Some of the more enlightened radio callers and emailers (including some of a religious stripe) admitted to Tebow’s limited athletic skills without stooping to mocking. A few even copped to his popularity being fed by his being white, plus not being a product of any sophisticated (i.e. coastal, or northeastern) brand of belief or lifestyle. He’s a true “red state” icon.

But usually, the Score radio hosts couldn’t help it, eventually returning to the mocking tone they’ve perfected over many years. They would eventually go lowbrow, or get sidetracked by subjects like Tebow’s virginity claim, or by a lamebrained caller, and the chance for good dialogue would be compromised. But I have a sense of humor, so I can take the heat of aggravation when someone misrepresents or dodges the point now and then, even in matters of faith which I care a whole lot about.

As Tebow backed into the playoffs, Bernstein mostly kept it balanced, to his credit. He made good sense when he said things like “Black Christian athletes simply never get this much attention, whether or not they’re doing the whole “…thank my Lord and Savior Jesus Christ…” human billboard thing, or grandstanding at every opportunity.” (I’m paraphrasing here.)

A.C. Green, formerly of the L.A. Lakers

And he’s right. Bernstein reminded me, for example, of former NBA baller A.C. Green, an equally outspoken Christian as famous for his character and sexual abstinence position (and for a school health/abstinence curriculum, which I once did a workshop on) as for his basketball triumphs. And I agree: there’s a tempting double standard when it comes to faith and race.

African Americans are allowed to play the Jesus card, and most people are either quietly okay with it or dismiss it as part of the black subculture, and thus not relevant to them if they’re not black (even if they ARE Christian). Yet they are not typically “inspired” by the black evangelists –not to the extent that way too many people got overheated with regard to Tebow. It’s as much opportunism and bandwagon thinking as it is genuine faith and inspiration, if you ask me.

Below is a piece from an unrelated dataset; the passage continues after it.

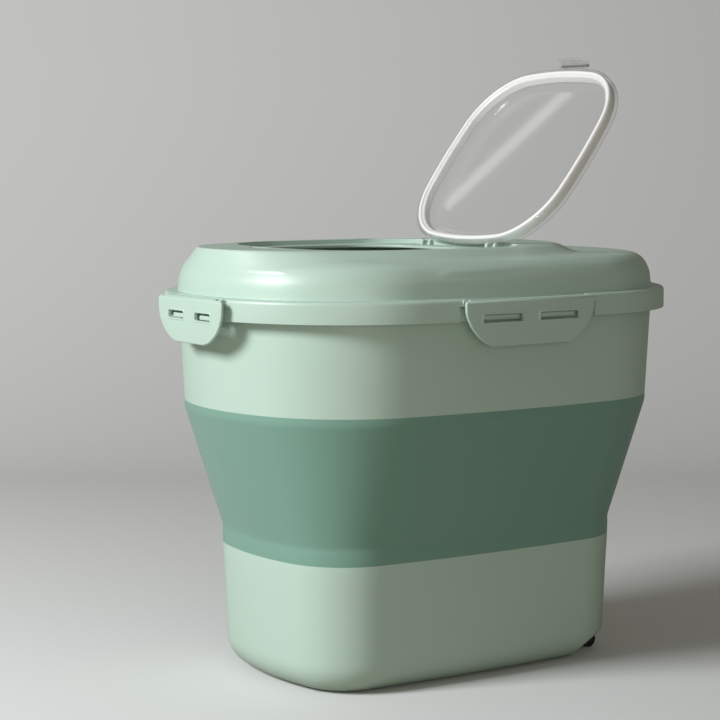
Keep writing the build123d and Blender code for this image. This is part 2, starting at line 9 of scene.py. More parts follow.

And we’ve seen it before: former Dodger pitcher Orel Hershiser springs to mind… an earlier white Christian “hero” who was a good player, but was seemingly elevated beyond equally inspiring Christian Latinos, Asians or blacks because he looked more like the majority of attendees at the typical suburban megachurch.

Jeremy Lin, Harvard grad and current Knick, but we won't hold that against him.

In fact, turning now toward the Knicks’ Jeremy Lin, I really have to stretch to think of other past high-profile Asian Christian athletes. I vaguely recall tennis star Michael Chang being an evangelical — not shy in his Jesus talk but not broadcasting it either. But I may be wrong.

Checking…. checking… nope, I’m right. Here’s a youtube clip of him from 2006 giving his testimony at Saddleback Church in California (home of Rick “Purpose-Driven” Warren, Chang’s home church, and a church that’s probably the current king-of-the-hill among evangelical megachurches):

.

So there’s Mike. But now I’m out of Asians. Anyone else I’m forgetting? Any Indians? And is recovering sex addict Thai -ger Woods ever going to find Jesus?

See what I mean? It’s all part of that evangelical filtering process, a habit I’ve picked up by being around others who do it even more habitually, even unconsciously. Which explains why Jeremy Lin is getting to be a very big deal. It remains to be seen if Lin’s basketball contributions will outpace his cultural and religious significance. But I highly doubt that they could.

It’s just “high ground” territory that’s too tempting to ignore for white American middle-class Christians (of which I am one as well, I admit). We are steadily coached in conformity and trained to look out for our “next big thing” –someone to justify our existence and consumption habits and power. For us (them?), Jeremy Lin is a natural –their new poster-child, not only for faith and character, but also for inclusion. Lin will likely be held up by some as further “proof ” that Christian conservatives are not at all prone to racism.

Yet I’m here to say I’ve seen otherwise, in a wide range of churches and denominations. I’m probably even a racist myself, though I aspire to be less of one, in my maturation as a follower of Jesus (a Jew, by the way, plus a teacher of Samaritans and a healer of Romans, if you’re keeping score… though I hear Jesus’ outside jump shot was overrated, and he refused to pass… not a sin, just the classic sign of an undersized twelfth round draft pick).

Another curious example occurs to me: the white liberal Fr. Michael Pfleger’s Hillary-mocking “I’m white, I’m entitled!” (delivered from the pulpit of Obama’s former church) became a molotov cocktail that political conservatives eventually threw  in 2008 as evidence of Obama and his supporters not really being Christian (or else being reverse-racists). It didn’t work, politically. Nevertheless, the Obama presidency has opened a new chapter in the nation’s dialogue about race and religion, and has changed our rules of engagement when conducting that dialogue.

But President “Barry” is also bi-racial, and a big-time basketball player, who highly publicized that nice new White house court. So it stands to reason that pro sports, one of our main cultural products and one with big export potential, will have to be included in these debates about values and policy in new ways for years to come.

Oh, but what about those who don’t put Obama’s demonstrated faith on the same playing field as that of Tebow or Lin? (And that’s before we even mention those who ridiculously accused him of being a “secret Muslim”.) It seems that hard evidence — whether in sports statistics or in politics — can do little to soften the hearts of those whose minds are made up (or easily swayed) about who their “enemy” is… usually an enemy as determined by matters of the wallet, not matters of the heart or of genuine justice. They prefer their poster boys to the Big Picture, and no amount of facts or statistics will sway them.

I guess I’ll just have to love my enemies and pray for them — be they Bronco fans or Knicks fans, loudmouth Marlin pitchers who throw temper tantrums, or over-the-top Christians who make us reasonable ones look bad by association.